Тревога, как реакция Эго на опасность потери объекта

Центральное положение новой теории тревоги Фрейда основано на разграничении «травматической ситуации», которая затопляет Эго, и «опасной ситуации», которую Эго может предвидеть и запустить сигнал опасности, что делает человека способным отразить эту опасность (1926d; Приложение В: 164-8).

Непосредственной причиной автоматически возникающей тревоги является травматическая ситуация, которая сама по себе предполагает биологическую и психологическую беспомощность (Hilfosigkeit) незрелого Эго, не способного справляться с растущим напряжением, будь оно внешнего или внутреннего происхождения. Позже (1933а) Фрейд высказал это следующим образом: «Неизменно пугает и вызывает тревогу возникновение травматического момента, к которому невозможно применить обычные правила принципа удовольствия» (р. 94). В отличие от первоначальных взглядов Фрейда на происхождение тревоги, которая рассматривалась как накопление напряжения, не достигающего разрядки, в концепции травматической ситуации подчеркивается слабость Эго индивидуума.

В ходе развития Эго приобретает способность сменить пассивную позицию на активную, распознать опасность и предупредить ее сигналом тревоги: «Изначально тревога является реакцией на беспомощность в момент травматического воздействия, позднее эта реакция воспроизводится в опасных ситуациях в качестве сигнала о помощи» (р. 166-7). Первое смещение тревоги позволяет перейти от ситуации беспомощности к ожиданию этой ситуации (ситуации опасности): после этого происходят дальнейшие смещения, от опасности к определению опасности – утрате объекта и другим разновидностям утраты» (р. 167). Несмотря на то, что травматические ситуации или ситуации опасности, которые вызывают тревогу, видоизменяются с возрастом, все они, согласно Фрейду, имеют отношение к сепарации или утрате любимого объекта.
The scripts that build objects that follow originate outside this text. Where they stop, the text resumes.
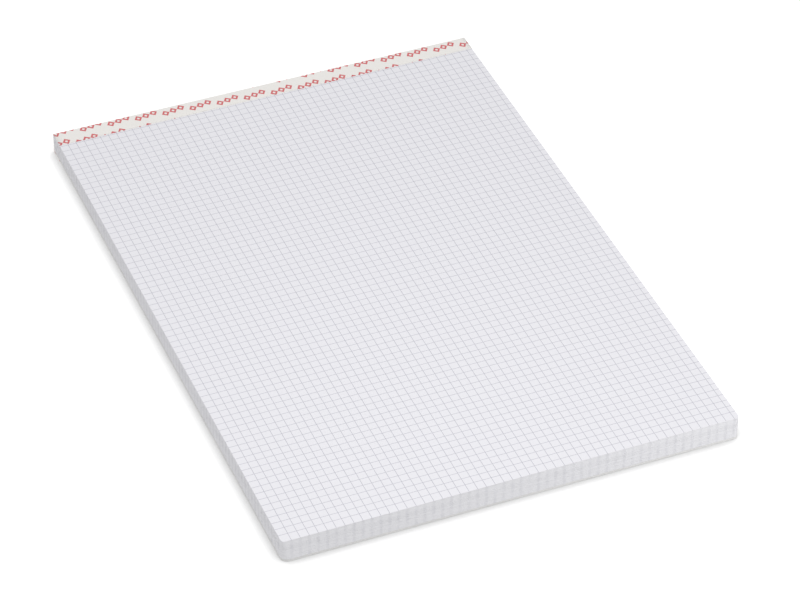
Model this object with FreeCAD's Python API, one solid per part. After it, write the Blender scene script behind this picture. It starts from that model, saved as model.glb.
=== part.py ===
"""Squared writing pad bound at its head, in millimetres.

A stack of sheets lies on a grey backing board. A film of padding glue on the head edge holds the sheets
and the board together. A paper strip is folded over that head: its front flap lies on the top sheet, its
spine covers the glue, and its back flap lies under the board. The bound head is pressed tight, and the
free sheets stand a little higher towards the foot.

Frame: +X across the sheets to the reader's right, +Y towards the bound head, +Z up.
The origin is at the middle of the pad's footprint, on the surface that the pad lies on.
"""
import FreeCAD
import Part
import math
import os
from FreeCAD import Vector

# The sheets
SHEET_WIDTH = 210.0
SHEET_LENGTH = 306.0
SHEET_COUNT = 100
SHEET_PITCH_AT_HEAD = 0.090
SHEET_PITCH_AT_FOOT = 0.106

# The backing board
BOARD_THICKNESS = 1.0

# The padding glue on the head edge
GLUE_THICKNESS = 0.3

# The binding strip: flaps are measured from the outer face of its spine
STRIP_THICKNESS = 0.2
FRONT_FLAP = 10.2
BACK_FLAP = 14.0
FRONT_FOLD_RADIUS = 0.8
BACK_FOLD_RADIUS = 0.5

# Heights above the surface that the pad lies on: the back flap is its lowest piece
BOARD_UNDERSIDE = STRIP_THICKNESS
BOARD_TOP = BOARD_UNDERSIDE + BOARD_THICKNESS
STACK_TOP_AT_HEAD = BOARD_TOP + SHEET_COUNT * SHEET_PITCH_AT_HEAD
STACK_TOP_AT_FOOT = BOARD_TOP + SHEET_COUNT * SHEET_PITCH_AT_FOOT

# Places along the pad: the footprint runs from the foot edge to the outer face of the spine
FOOTPRINT_LENGTH = SHEET_LENGTH + GLUE_THICKNESS + STRIP_THICKNESS
FOOT_EDGE = -FOOTPRINT_LENGTH / 2
HEAD_EDGE = FOOT_EDGE + SHEET_LENGTH
GLUE_FACE = HEAD_EDGE + GLUE_THICKNESS
SPINE_FACE = GLUE_FACE + STRIP_THICKNESS
LEFT_EDGE = -SHEET_WIDTH / 2

# Reach of the cutting blocks past the pad
BEYOND = 5.0


def stack_top(y):
    """Height of the top sheet at a place along the pad."""
    share = (y - FOOT_EDGE) / SHEET_LENGTH
    return STACK_TOP_AT_FOOT + share * (STACK_TOP_AT_HEAD - STACK_TOP_AT_FOOT)


def side_point(y, z):
    """A point of the pad's side outline, drawn on the left edge."""
    return Vector(LEFT_EDGE, y, z)


def left_of(start, end):
    """Unit vector to the left of a run of the outline, seen with +Y to the right and +Z up."""
    run = (end - start).normalize()
    return Vector(0, -run.z, run.y)


def offset_path(points, distance):
    """Corner points of a path that runs beside the given one, to its left, at a distance."""
    shifted = []
    for start, end in zip(points, points[1:]):
        move = left_of(start, end) * distance
        shifted.append((start + move, end + move))
    corners = [shifted[0][0]]
    for (a, b), (c, d) in zip(shifted, shifted[1:]):
        first, second = b - a, d - c
        cross = first.y * second.z - first.z * second.y
        reach = ((c.y - a.y) * second.z - (c.z - a.z) * second.y) / cross
        corners.append(a + first * reach)
    corners.append(shifted[-1][1])
    return corners


def rounded_path(points, radii):
    """Edges of an open path whose inner corners are rounded, one radius for each inner corner."""
    edges = []
    here = points[0]
    for before, corner, after, radius in zip(points, points[1:], points[2:], radii):
        back = (before - corner).normalize()
        ahead = (after - corner).normalize()
        half_angle = back.getAngle(ahead) / 2
        tangent = radius / math.tan(half_angle)
        middle = (back + ahead).normalize()
        centre = corner + middle * (radius / math.sin(half_angle))
        arc_start = corner + back * tangent
        arc_end = corner + ahead * tangent
        edges.append(Part.LineSegment(here, arc_start).toShape())
        edges.append(Part.Arc(arc_start, centre - middle * radius, arc_end).toShape())
        here = arc_end
    edges.append(Part.LineSegment(here, points[-1]).toShape())
    return edges


def across_the_pad(edges):
    """Solid of a closed side outline, drawn out from the left edge to the right edge."""
    wire = Part.Wire(Part.__sortEdges__(edges))
    return Part.Face(wire).extrude(Vector(SHEET_WIDTH, 0, 0))


def block_between(y_low, y_high, z_low, z_high):
    """Block over the pad's whole width and a margin, for cutting the bound stack into its pieces."""
    return Part.makeBox(
        SHEET_WIDTH + 2 * BEYOND,
        y_high - y_low,
        z_high - z_low,
        Vector(LEFT_EDGE - BEYOND, y_low, z_low),
    )


def inner_fold():
    """Corner points of the strip's inner face, from the front flap's free edge to the back flap's."""
    front_edge = SPINE_FACE - FRONT_FLAP
    back_edge = SPINE_FACE - BACK_FLAP
    return [
        side_point(front_edge, stack_top(front_edge)),
        side_point(GLUE_FACE, stack_top(GLUE_FACE)),
        side_point(GLUE_FACE, BOARD_UNDERSIDE),
        side_point(back_edge, BOARD_UNDERSIDE),
    ]


def bound_stack():
    """Sheets, board and glue as one form: its head corners are pressed round under the strip's folds."""
    outline = [
        side_point(FOOT_EDGE, STACK_TOP_AT_FOOT),
        side_point(GLUE_FACE, stack_top(GLUE_FACE)),
        side_point(GLUE_FACE, BOARD_UNDERSIDE),
        side_point(FOOT_EDGE, BOARD_UNDERSIDE),
    ]
    edges = rounded_path(outline, (FRONT_FOLD_RADIUS, BACK_FOLD_RADIUS))
    edges.append(Part.LineSegment(outline[-1], outline[0]).toShape())
    return across_the_pad(edges)


def make_page_block(stack):
    """The sheets, as one solid."""
    top = max(STACK_TOP_AT_HEAD, STACK_TOP_AT_FOOT) + BEYOND
    return stack.common(block_between(FOOT_EDGE - BEYOND, HEAD_EDGE, BOARD_TOP, top))


def make_backing_board(stack):
    """The grey board under the sheets, trimmed flush with them."""
    return stack.common(block_between(FOOT_EDGE - BEYOND, HEAD_EDGE, BOARD_UNDERSIDE - BEYOND, BOARD_TOP))


def make_head_glue(stack):
    """The film of padding glue on the head edges of the sheets and the board."""
    top = max(STACK_TOP_AT_HEAD, STACK_TOP_AT_FOOT) + BEYOND
    return stack.common(block_between(HEAD_EDGE, GLUE_FACE + BEYOND, BOARD_UNDERSIDE - BEYOND, top))


def make_binding_strip():
    """The paper strip folded over the head: front flap, round fold, spine, round fold, back flap."""
    inner = inner_fold()
    outer = offset_path(inner, STRIP_THICKNESS)
    inner_radii = (FRONT_FOLD_RADIUS, BACK_FOLD_RADIUS)
    outer_radii = tuple(radius + STRIP_THICKNESS for radius in inner_radii)
    edges = rounded_path(inner, inner_radii) + rounded_path(outer, outer_radii)
    edges.append(Part.LineSegment(inner[0], outer[0]).toShape())
    edges.append(Part.LineSegment(inner[-1], outer[-1]).toShape())
    return across_the_pad(edges)


def main():
    """Build every piece and write one STEP file for each."""
    stack = bound_stack()
    pieces = {
        "page_block": make_page_block(stack),
        "backing_board": make_backing_board(stack),
        "head_glue": make_head_glue(stack),
        "binding_strip": make_binding_strip(),
    }
    os.makedirs("parts", exist_ok=True)
    for name, shape in pieces.items():
        solid = shape.Solids[0]
        print(f"{name}: {len(shape.Solids)} solid, {solid.Volume:.1f} mm3, valid {solid.isValid()}")
        solid.exportStep(f"parts/{name}.step")


main()
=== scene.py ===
"""A squared writing pad bound at its head, dressed for its portrait.

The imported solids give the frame, and the glue keeps its solid and gets its finish here. The sheets are
made again as trimmed edges under a ruled top sheet, the board with blunted foot corners, and the binding
strip as a folded paper band with a printed ornament. Lengths are in millimetres, and in metres where a
class says so. Meshes are made in metres.
"""
import logging
import math
import random
from dataclasses import dataclass, field
from enum import Enum
from typing import Iterable, Sequence, Union

import bmesh
import bpy
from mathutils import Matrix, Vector, noise

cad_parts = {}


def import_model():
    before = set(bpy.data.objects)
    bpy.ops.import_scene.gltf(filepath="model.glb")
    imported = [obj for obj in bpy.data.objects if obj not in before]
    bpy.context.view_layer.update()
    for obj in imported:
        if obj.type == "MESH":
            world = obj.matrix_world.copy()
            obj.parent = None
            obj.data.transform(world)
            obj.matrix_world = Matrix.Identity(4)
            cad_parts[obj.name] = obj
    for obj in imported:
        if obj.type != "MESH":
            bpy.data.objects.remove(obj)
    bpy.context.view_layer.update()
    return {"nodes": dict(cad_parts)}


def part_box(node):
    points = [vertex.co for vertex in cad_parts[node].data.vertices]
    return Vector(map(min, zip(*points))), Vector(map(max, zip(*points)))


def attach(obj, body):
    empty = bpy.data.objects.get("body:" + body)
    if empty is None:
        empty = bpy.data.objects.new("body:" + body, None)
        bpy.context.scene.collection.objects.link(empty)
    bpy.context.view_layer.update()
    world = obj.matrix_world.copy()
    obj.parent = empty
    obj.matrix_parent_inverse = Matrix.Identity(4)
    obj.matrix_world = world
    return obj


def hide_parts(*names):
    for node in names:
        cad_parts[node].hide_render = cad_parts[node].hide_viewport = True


LOG = logging.getLogger("writing_pad")
MM = 0.001

Colour = tuple[float, float, float]
Range = tuple[float, float]
Spot = tuple[float, float]
Axes = tuple[float, float, float]
Source = Union["Value", bpy.types.NodeSocket, float, Sequence[float]]
Skin = list[list[bmesh.types.BMVert]]
Ring = list[tuple[bmesh.types.BMVert, "Side"]]

PAPER_WHITE: Colour = (0.838, 0.833, 0.873)

# Places of the colour sockets of Blender's Mix node, which has sockets of one name for every data type
MIX_FIRST = 6
MIX_SECOND = 7
MIX_RESULT = 2


class Map(Enum):
    """UV maps: the places that patterns read, and the one that a bake is made through."""

    BAKE = "OFBake"
    EDGES = "edges"
    PRINT = "print"


class Side(Enum):
    """The four trimmed sides of a sheet, in the order in which its outline runs."""

    FOOT = 0
    RIGHT = 1
    HEAD = 2
    LEFT = 3

    @property
    def ahead(self) -> Spot:
        """Direction in which the outline runs along this side."""
        return ((1.0, 0.0), (0.0, 1.0), (-1.0, 0.0), (0.0, -1.0))[self.value]

    @property
    def crosswise(self) -> bool:
        """Whether this side runs across the pad, as the foot and the head do."""
        return self in (Side.FOOT, Side.HEAD)


class SheetFace(Enum):
    """Faces of the sheets with a finish of their own, numbered in the order of the piece's materials."""

    PAPER = 0
    INK = 1
    TRIMMED = 2


class Slot(Enum):
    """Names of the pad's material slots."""

    PAPER = "writing_paper"
    BOARD = "grey_board"
    GLUE = "padding_glue"
    STRIP = "strip_paper"


def rgba(colour: Colour) -> tuple[float, float, float, float]:
    """Give a colour its full alpha."""
    return (*colour, 1.0)


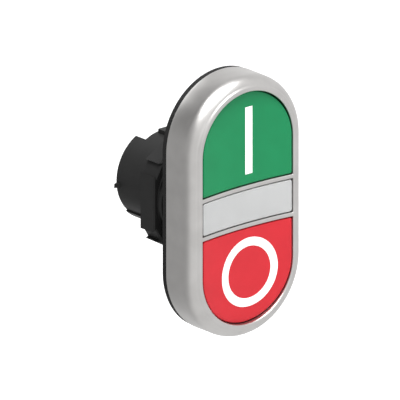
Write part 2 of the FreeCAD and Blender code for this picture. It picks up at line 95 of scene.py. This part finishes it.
class Nodes:
    """A short way to build a procedural material on its Principled shader."""

    def __init__(self, name, **constants):
        self.material = bpy.data.materials.new(name)
        self.material.use_nodes = True
        self.tree = self.material.node_tree
        self.shader = self.tree.nodes["Principled BSDF"]
        self.coordinates = self.tree.nodes.new("ShaderNodeTexCoord").outputs["Object"]
        for socket, value in constants.items():
            self.shader.inputs[socket.replace("_", " ")].default_value = value

    def add(self, kind, **settings):
        node = self.tree.nodes.new("ShaderNode" + kind)
        for key, value in settings.items():
            if key in node.bl_rna.properties:
                setattr(node, key, value)
            else:
                node.inputs[key.replace("_", " ")].default_value = value
        return node

    def link(self, output, target):
        self.tree.links.new(output, target)

    def stretched(self, scale):
        mapping = self.add("Mapping", Scale=scale)
        self.link(self.coordinates, mapping.inputs["Vector"])
        return mapping.outputs["Vector"]

    def noise(self, scale, detail=3.0, stretch=(1, 1, 1)):
        noise = self.add("TexNoise", Scale=scale, Detail=detail)
        self.link(self.stretched(stretch), noise.inputs["Vector"])
        return noise.outputs["Fac"]

    def ramp(self, source, low, high):
        ramp = self.add("ValToRGB")
        ramp.color_ramp.elements[0].position = MOTTLE_START
        ramp.color_ramp.elements[1].position = MOTTLE_END
        ramp.color_ramp.elements[0].color = (*low, 1)
        ramp.color_ramp.elements[1].color = (*high, 1)
        self.link(source, ramp.inputs["Fac"])
        return ramp.outputs["Color"]

    def vary(self, source, low, high, socket):
        span = self.add("MapRange", To_Min=low, To_Max=high)
        self.link(source, span.inputs["Value"])
        self.link(span.outputs["Result"], self.shader.inputs[socket])

    def bump(self, source, depth, strength):
        bump = self.add("Bump", Strength=strength, Distance=depth)
        self.link(source, bump.inputs["Height"])
        self.link(bump.outputs["Normal"], self.shader.inputs["Normal"])

    def colour(self, source, low, high):
        self.link(self.ramp(source, low, high), self.shader.inputs["Base Color"])


def grey(value, warm=0.0):
    return value * (1 + warm), value, value * (1 - warm)


def tint(colour, factor):
    return tuple(channel * factor for channel in colour)


def satin_chrome():
    m = Nodes("satin_chrome", Metallic=1.0)
    m.colour(m.noise(260, 4), grey(0.58, 0.02), grey(0.64, 0.02))
    m.vary(m.noise(900, 2), 0.30, 0.36, "Roughness")
    m.bump(m.noise(2600, 2), 0.004 * MM, 0.3)
    return m.material


def moulded(name, colour, roughness, grain=0.004, gloss=0.2):
    """Moulded plastic: slight mottling, and a fine grain that is grain mm deep."""
    m = Nodes(name, IOR=PLASTIC_IOR)
    m.shader.inputs["Specular IOR Level"].default_value = gloss
    m.colour(m.noise(220, 4), tint(colour, 0.96), tint(colour, 1.04))
    m.vary(m.noise(700, 3), roughness - 0.03, roughness + 0.03, "Roughness")
    m.bump(m.noise(3200, 2), grain * MM, 0.5)
    return m.material


def translucent_lens():
    m = Nodes("lens_plastic", IOR=PLASTIC_IOR)
    m.shader.inputs["Transmission Weight"].default_value = 0.12
    m.colour(m.noise(160, 3), (0.435, 0.44, 0.44), (0.465, 0.47, 0.47))
    m.vary(m.noise(500, 3), 0.42, 0.48, "Roughness")
    m.bump(m.noise(3000, 2), 0.003 * MM, 0.4)
    return m.material


def clear_acrylic():
    m = Nodes("clear_acrylic", IOR=1.49)
    m.shader.inputs["Transmission Weight"].default_value = 0.8
    m.colour(m.noise(120, 2), (0.82, 0.86, 0.87), (0.88, 0.91, 0.92))
    m.vary(m.noise(600, 3), 0.06, 0.12, "Roughness")
    return m.material


def drawn_steel(name, value):
    m = Nodes(name, Metallic=1.0)
    m.colour(m.noise(300, 4), grey(value * 0.94), grey(value * 1.06))
    m.vary(m.noise(1500, 3, (1, 6, 1)), 0.24, 0.34, "Roughness")
    m.bump(m.noise(2400, 2, (1, 8, 1)), 0.003 * MM, 0.4)
    return m.material


MATERIALS = {
    "satin_chrome": satin_chrome(),
    "black_nylon": moulded("black_nylon", grey(0.015), 0.42, grain=0.010, gloss=0.13),
    "grey_nylon": moulded("grey_nylon", grey(0.10), 0.45),
    "black_rubber": moulded("black_rubber", grey(0.012), 0.62, grain=0.012, gloss=0.12),
    "green_plastic": moulded("green_plastic", (0.007, 0.192, 0.070), 0.42),
    "red_plastic": moulded("red_plastic", (0.50, 0.019, 0.028), 0.42),
    "white_plastic": moulded("white_plastic", (0.90, 0.90, 0.895), 0.42),
    "lens_plastic": translucent_lens(),
    "clear_acrylic": clear_acrylic(),
    "white_acetal": moulded("white_acetal", (0.80, 0.80, 0.77), 0.36),
    "blackened_steel": drawn_steel("blackened_steel", 0.05),
    "spring_steel": drawn_steel("spring_steel", 0.55),
}


# ----------------------------------------------------------------------- mesh pieces

def finish_piece(name, mesh, material, body, replaced, sharp_angle=50):
    """A piece of a mesh: shaded smooth below the sharp angle, riding on its body."""
    mesh.materials.append(MATERIALS[material])
    mesh.polygons.foreach_set("use_smooth", [True] * len(mesh.polygons))
    mesh.set_sharp_from_angle(angle=math.radians(sharp_angle))
    piece = bpy.data.objects.new(name, mesh)
    bpy.context.scene.collection.objects.link(piece)
    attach(piece, body)
    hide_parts(replaced)


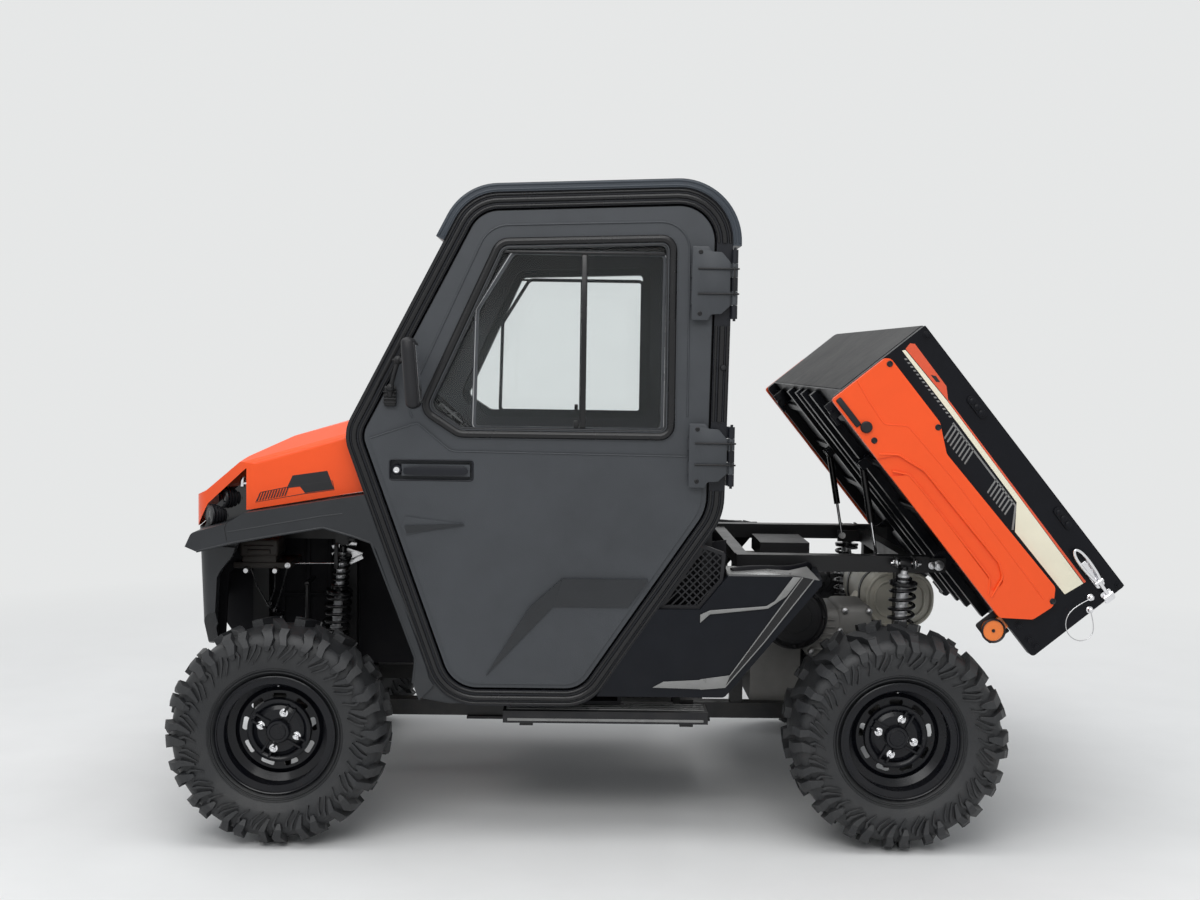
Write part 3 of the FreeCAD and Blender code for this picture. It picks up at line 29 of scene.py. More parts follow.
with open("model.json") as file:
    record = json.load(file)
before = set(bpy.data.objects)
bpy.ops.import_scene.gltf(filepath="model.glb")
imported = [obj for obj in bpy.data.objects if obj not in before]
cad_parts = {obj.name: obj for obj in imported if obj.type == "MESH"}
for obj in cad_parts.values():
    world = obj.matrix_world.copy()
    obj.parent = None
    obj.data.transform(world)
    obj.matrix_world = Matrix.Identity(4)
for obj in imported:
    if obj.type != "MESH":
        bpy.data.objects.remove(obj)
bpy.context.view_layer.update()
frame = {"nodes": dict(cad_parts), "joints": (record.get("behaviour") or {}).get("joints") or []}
NODES = frame["nodes"]
JOINTS = {joint["name"]: joint for joint in frame["joints"]}
SIDES = (("left", -1), ("right", 1))
ENDS = ("front", "rear")

CHARCOAL = (0.040, 0.044, 0.050)
ORANGE = (0.88, 0.088, 0.012)
CREAM = (0.80, 0.76, 0.60)
SALMON = (0.70, 0.10, 0.045)
DUST = (0.20, 0.18, 0.15)


# Node helpers

def link(tree, source, target):
    """Joins two sockets."""
    tree.links.new(source, target)


def math_node(tree, operation, first, second=None, clamp=False):
    """A Math node whose inputs are sockets or numbers."""
    node = tree.nodes.new("ShaderNodeMath")
    node.operation = operation
    node.use_clamp = clamp
    for index, value in enumerate((first, second)):
        if value is None:
            continue
        if isinstance(value, (int, float)):
            node.inputs[index].default_value = value
        else:
            link(tree, value, node.inputs[index])
    return node.outputs[0]


def noise(tree, vector, scale, detail=3.0, roughness=0.55):
    """A soft random pattern on a vector, as a value from 0 to 1."""
    node = tree.nodes.new("ShaderNodeTexNoise")
    node.inputs["Scale"].default_value = scale
    node.inputs["Detail"].default_value = detail
    node.inputs["Roughness"].default_value = roughness
    link(tree, vector, node.inputs["Vector"])
    return node.outputs["Fac"]


def spread(tree, value, low, high, out_low=0.0, out_high=1.0):
    """Maps low..high to out_low..out_high and clamps."""
    node = tree.nodes.new("ShaderNodeMapRange")
    for name, number in (("From Min", low), ("From Max", high), ("To Min", out_low), ("To Max", out_high)):
        node.inputs[name].default_value = number
    link(tree, value, node.inputs["Value"])
    return node.outputs["Result"]


def blend_colours(tree, factor, first, second):
    """Mixes two colours, each a socket or a tuple."""
    node = tree.nodes.new("ShaderNodeMix")
    node.data_type = "RGBA"
    if isinstance(factor, (int, float)):
        node.inputs["Factor"].default_value = factor
    else:
        link(tree, factor, node.inputs["Factor"])
    for name, value in (("A", first), ("B", second)):
        socket = [item for item in node.inputs if item.name == name and item.type == "RGBA"][0]
        if isinstance(value, tuple):
            socket.default_value = value[:3] + (1.0,)
        else:
            link(tree, value, socket)
    return [item for item in node.outputs if item.type == "RGBA"][0]


def group_tree(name, inputs, outputs):
    """An empty shader node group. Inputs are (name, socket type, default)."""
    tree = bpy.data.node_groups.new(name, "ShaderNodeTree")
    for title, kind, default in inputs:
        socket = tree.interface.new_socket(title, in_out="INPUT", socket_type=kind)
        socket.default_value = default
    for title, kind in outputs:
        tree.interface.new_socket(title, in_out="OUTPUT", socket_type=kind)
    entry = tree.nodes.new("NodeGroupInput")
    leave = tree.nodes.new("NodeGroupOutput")
    place = tree.nodes.new("ShaderNodeTexCoord")
    return tree, entry, leave, place.outputs["Object"]


def scaled(tree, vector, factor):
    """A vector times a number or a socket."""
    node = tree.nodes.new("ShaderNodeVectorMath")
    node.operation = "SCALE"
    link(tree, vector, node.inputs[0])
    if isinstance(factor, (int, float)):
        node.inputs["Scale"].default_value = factor
    else:
        link(tree, factor, node.inputs["Scale"])
    return node.outputs[0]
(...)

Для того, чтобы прийти к такому заключению, он тоже начал с исследования возникновения тревоги у ребенка и происхождения тревоги у невротика. Возникновение тревоги у ребенка можно свести к единственному условию – отсутствию любимого существа (по которому тоскуют) или того, кто его заменяет (р. 136). Пересматривая механизмы возникновения симптомов и защит при тревоге у невротиков, Фрейд пришел к сходному заключению: помимо страха кастрации при неврозе и страха смерти при травматическом неврозе, реальная опасность, которая приводит к развитию неврозов, – это утрата и сепарация (р. 130). У Фрейда опасная ситуация, на которую Эго реагирует при травматическом неврозе, – это не страх смерти, поскольку ничего, похожего на смерть, никогда не переживалось, а если и случалось, то хранится в недоступных участках сознания (р. 130), а брошенность/покинутость защищающим Супер-Эго. Первичные переживания, которые «готовят Эго к ожиданию кастрации через повторяющиеся потери объекта, такие, как отделение кишечного содержимого или отнятие от материнской груди», предшествуют кастрационной тревоге, играющей такую важную роль в этиологии неврозов (р. 130).

Вариации опасности на протяжении жизни

В соответствии с представлениями Фрейда, опасные моменты, которые могут вызвать травматическую ситуацию, изменяются на протяжении жизни, но общим признаком для них остаются сепарации, утраты любимого объекта или любви объекта. Эти утраты или сепарации могут по-разному приводить к накоплению неудовлетворенных желаний и ощущению беспомощности (Strachey, 1959, р. 81). Фрейд точно обозначил опасные моменты в хронологическом порядке: рождение, потеря матери или объекта, утрата пениса, потеря любви объекта, потеря любви Супер-Эго.